How reliable are divorce court records for estimating a housewife’s net worth?

Divorce filings can be unusually detailed, but the disclosures may reflect what is known at the time of filing, not later sales or business downturns. If the estimate doesn’t specify the filing year and timeline, assume the numbers may be outdated and confirm whether later property or business events occurred.

How can I tell whether a net worth figure is outdated?

Published estimates often lag reality. A useful check is to compare the estimate’s publication date against known events like business launches, acquisitions, major property purchases, or lawsuits. If there has been a big event after the estimate, reduce confidence or look for a newer valuation input.

What methodology signals a more credible celebrity wealth estimate?
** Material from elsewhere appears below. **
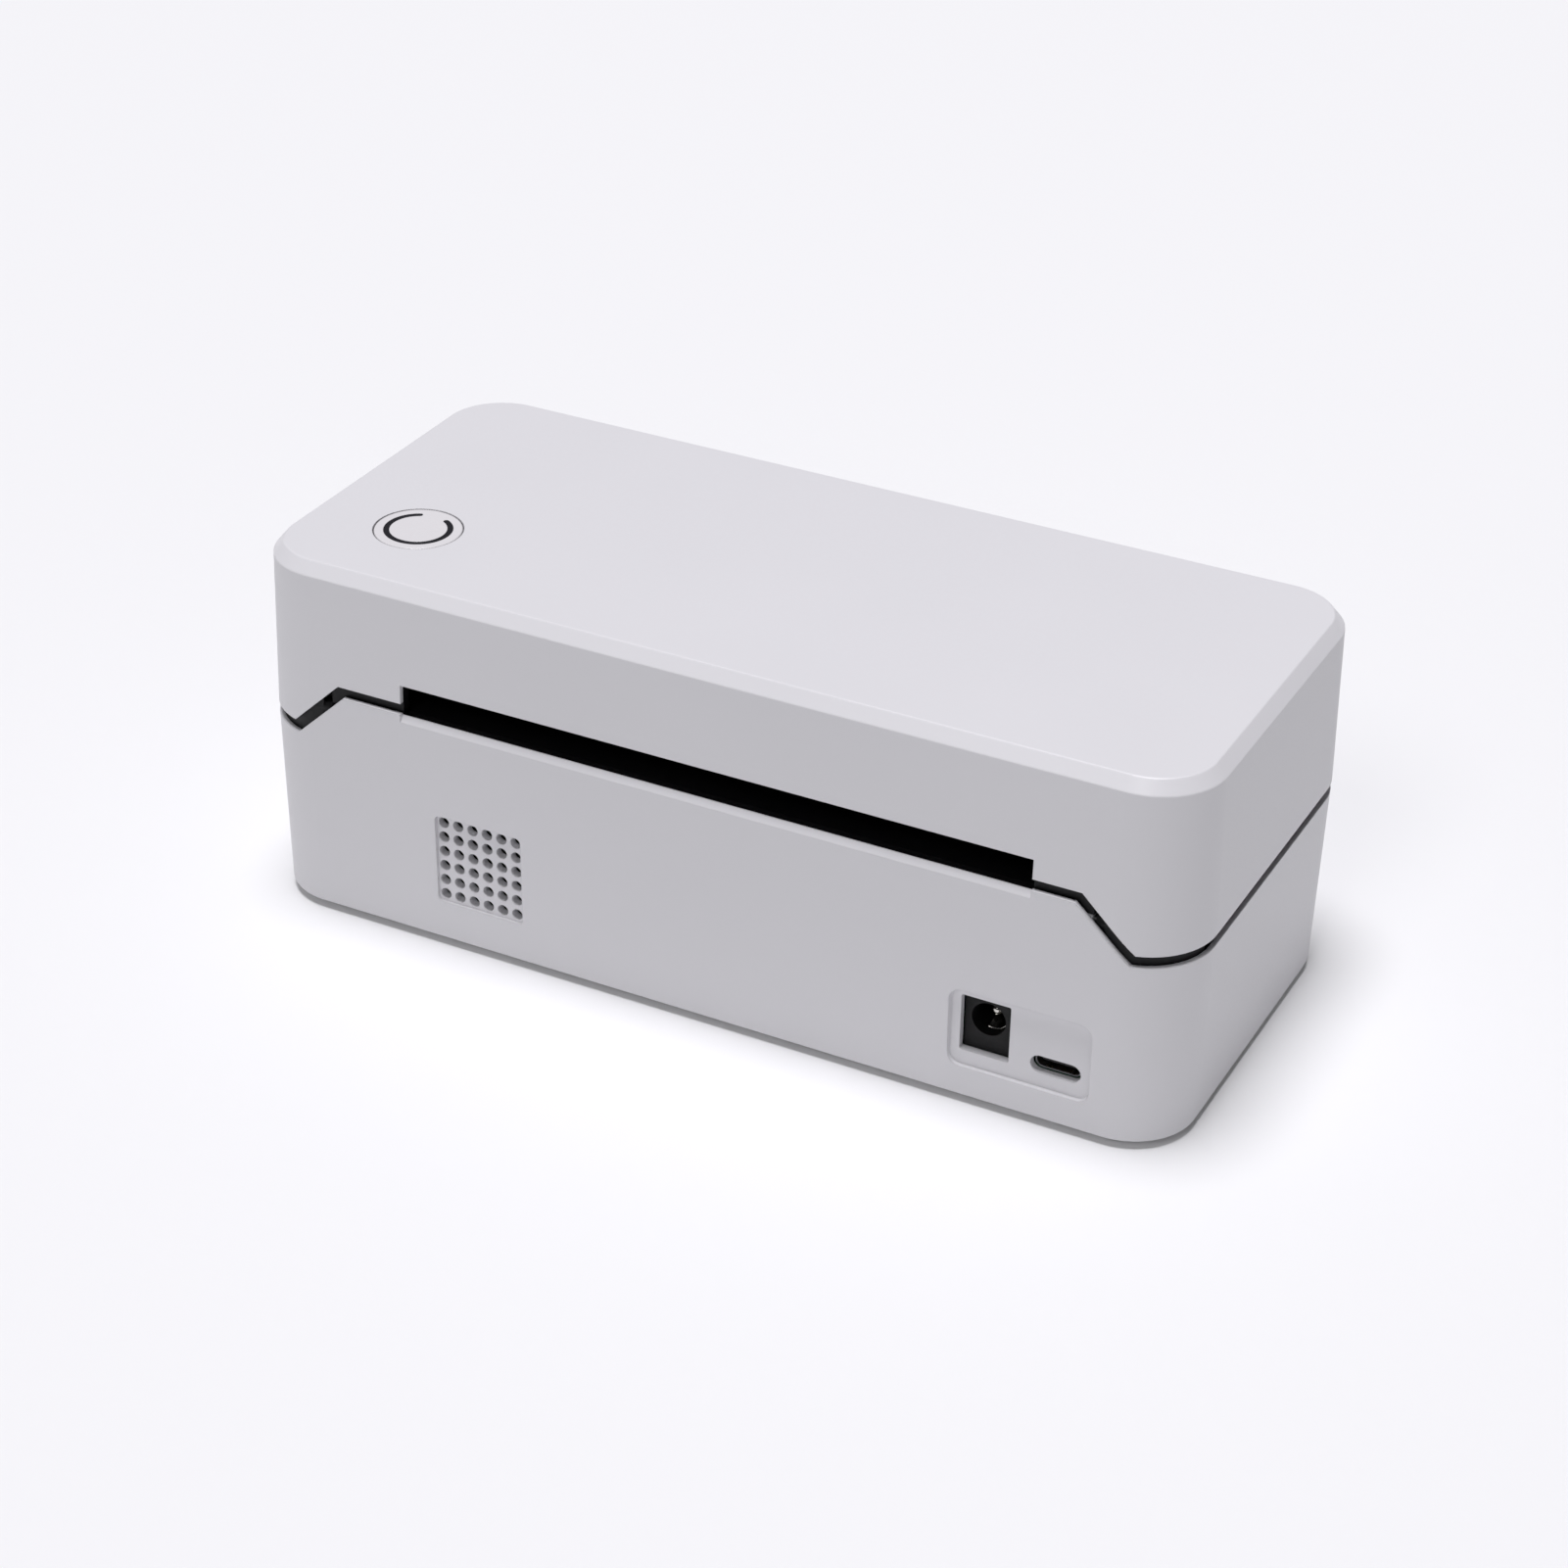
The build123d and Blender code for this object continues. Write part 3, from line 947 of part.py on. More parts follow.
SPRING_WIRE = 0.8
spring_room = POCKET_ROOF - BLOCK_TOP - BRACKET
with BuildPart() as head_springs:
    for x in (-30, 30):
        turns = 4
        start = (PATH_X + x, -24.0, BLOCK_TOP + BRACKET + SPRING_WIRE / 2 + 0.05)
        with BuildLine():
            coil = Helix((spring_room - SPRING_WIRE - 0.1) / turns, spring_room - SPRING_WIRE - 0.1, 2.9,
                         center=start)
        with BuildSketch(Plane(origin=coil @ 0, z_dir=coil % 0)):
            Circle(SPRING_WIRE / 2)
        sweep(is_frenet=True)

finish(head_springs.part, "head_springs")

# ---- feed button: cap with a C-shaped light window, switch, board and lamps ----
CEILING = LID_DEEP
BUTTON_BOARD_Z = (62.6, 64.2)
with BuildPart() as feed_button:
    with BuildSketch(Plane.XY.offset(CEILING - 1.6)):
        with Locations((BUTTON_X, BUTTON_Y)):
            Circle(BUTTON_D / 2 + 0.9)
    extrude(amount=1.4)
    with BuildSketch(Plane.XY.offset(CEILING - 0.2)):
        with Locations((BUTTON_X, BUTTON_Y)):
            Circle(BUTTON_D / 2)
    extrude(amount=TOP - CEILING + 0.2)
    fillet(feed_button.edges().group_by(Axis.Z)[-1], 0.25)
    add(rod_z(BUTTON_X, BUTTON_Y, (66.7, CEILING - 1.5), 4.0))
    with BuildSketch(Plane.XY.offset(CEILING - 3)):
        with Locations((BUTTON_X, BUTTON_Y)):
            SlotArc(CenterArc((0, 0), 5.9, -61, 302), 1.1)
    extrude(amount=8, mode=Mode.SUBTRACT)

finish(feed_button.part, "feed_button")

with BuildPart() as light_window:
    with BuildSketch(Plane.XY.offset(CEILING - 1.6)):
        with Locations((BUTTON_X, BUTTON_Y)):
            SlotArc(CenterArc((0, 0), 5.9, -61, 302), 1.1)
    extrude(amount=TOP - CEILING + 1.6 - 0.05)

finish(light_window.part, "light_window")

with BuildPart() as button_board:
    with BuildSketch(Plane.XY.offset(BUTTON_BOARD_Z[0])):
        with Locations((BUTTON_X, BUTTON_Y)):
            RectangleRounded(30, 18, 2)
            with Locations((-12, 0), (12, 0)):
                Circle(1.1, mode=Mode.SUBTRACT)
    extrude(amount=BUTTON_BOARD_Z[1] - BUTTON_BOARD_Z[0])

finish(button_board.part, "button_board")

with BuildPart() as tact_switch:
    add(bar((BUTTON_X - 3, BUTTON_X + 3), (BUTTON_Y - 3, BUTTON_Y + 3),
            (BUTTON_BOARD_Z[1], BUTTON_BOARD_Z[1] + 1.4)))
    add(rod_z(BUTTON_X, BUTTON_Y, (BUTTON_BOARD_Z[1] + 1.4, BUTTON_BOARD_Z[1] + 1.9), 3.2))

finish(tact_switch.part, "tact_switch")

with BuildPart() as status_lamps:
    with BuildSketch(Plane.XY.offset(BUTTON_BOARD_Z[1])):
        with Locations((BUTTON_X, BUTTON_Y)):
            with PolarLocations(5.9, 4, start_angle=45):
                Rectangle(2.0, 1.2)
    extrude(amount=0.8)

finish(status_lamps.part, "status_lamps")

with BuildPart() as button_screws:
    with Locations(*[(x, y, BUTTON_BOARD_Z[0] - 1.2) for x, y in BUTTON_POSTS]):
        Cylinder(1.8, 1.2, align=(Align.CENTER, Align.CENTER, Align.MIN))
    with Locations(*[(x, y, BUTTON_BOARD_Z[0]) for x, y in BUTTON_POSTS]):
        Cylinder(0.75, 5, align=(Align.CENTER, Align.CENTER, Align.MIN))

finish(button_screws.part, "button_screws")
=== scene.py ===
import bpy
import bmesh
from math import cos, radians, sin
from mathutils import Matrix, Vector


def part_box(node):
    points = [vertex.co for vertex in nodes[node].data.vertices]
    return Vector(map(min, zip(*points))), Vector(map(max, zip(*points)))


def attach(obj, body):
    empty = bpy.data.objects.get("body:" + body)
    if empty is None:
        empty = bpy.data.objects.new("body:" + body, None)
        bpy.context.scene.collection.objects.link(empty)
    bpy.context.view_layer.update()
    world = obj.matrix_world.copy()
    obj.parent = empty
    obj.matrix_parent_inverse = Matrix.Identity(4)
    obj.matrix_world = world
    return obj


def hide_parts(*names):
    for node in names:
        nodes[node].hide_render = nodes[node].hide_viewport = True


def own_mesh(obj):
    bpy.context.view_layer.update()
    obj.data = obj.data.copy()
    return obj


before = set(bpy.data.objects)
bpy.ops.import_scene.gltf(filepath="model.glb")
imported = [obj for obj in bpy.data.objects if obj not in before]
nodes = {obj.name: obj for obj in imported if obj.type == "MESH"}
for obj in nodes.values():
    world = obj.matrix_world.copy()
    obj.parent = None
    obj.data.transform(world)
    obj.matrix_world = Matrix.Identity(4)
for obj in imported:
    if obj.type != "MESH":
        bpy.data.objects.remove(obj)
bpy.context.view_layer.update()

# ---- camera ----
# A short telephoto stands behind the printer, above it and on its left, so the rear face, the left
# end and the top all show. It is tilted by about a degree.
MM = 0.001
AZIMUTH, ELEVATION, TILT = radians(206.54), radians(30.33), radians(1.16)
DISTANCE = 663.3 * MM
AIM = Vector((2.24, 0.98, 29.05)) * MM
LENS_MM = 81.41
SENSOR_MM = 36.0

back = Vector((sin(AZIMUTH) * cos(ELEVATION), -cos(AZIMUTH) * cos(ELEVATION), sin(ELEVATION)))
level = (-back).cross(Vector((0, 0, 1))).normalized()
upright = level.cross(-back)
right = level * cos(TILT) + upright * sin(TILT)
top = upright * cos(TILT) - level * sin(TILT)
camera_data = bpy.data.cameras.new("camera")
camera_data.lens = LENS_MM
camera_data.sensor_width = SENSOR_MM
camera_data.clip_start = 10 * MM
camera = bpy.data.objects.new("camera", camera_data)
bpy.context.scene.collection.objects.link(camera)
turn = Matrix((right, top, back)).transposed().to_4x4()
camera.matrix_world = Matrix.Translation(AIM + back * DISTANCE) @ turn
bpy.context.scene.camera = camera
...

A credible estimate should show how it handles uncertainty. Prefer sources that provide ranges, explicitly state whether business valuations are modeled, and document whether household assets were separated from spouse-linked assets. If you see a single precise number with no methodology notes, treat it as low-confidence.

Why do rankings sometimes give misleading “who is richest” results?

Watch for lists that rank “most money” but do not standardize attribution rules. The most common mistake is comparing a person whose estimate includes a spouse’s empire with another person whose estimate is limited to titled assets. If methodology is inconsistent, a ranking can be misleading even if each entry is internally accurate.

What’s a practical step-by-step workflow to verify a specific housewife’s net worth claim?

Start by building an evidence map: property records first (assets and recorded liens), then any public ownership signals for businesses (for example, named roles or registered entities), then income streams used to infer investment capacity. Keep business valuations and personal attribution clearly separated so you know which parts are confirmed versus assumed.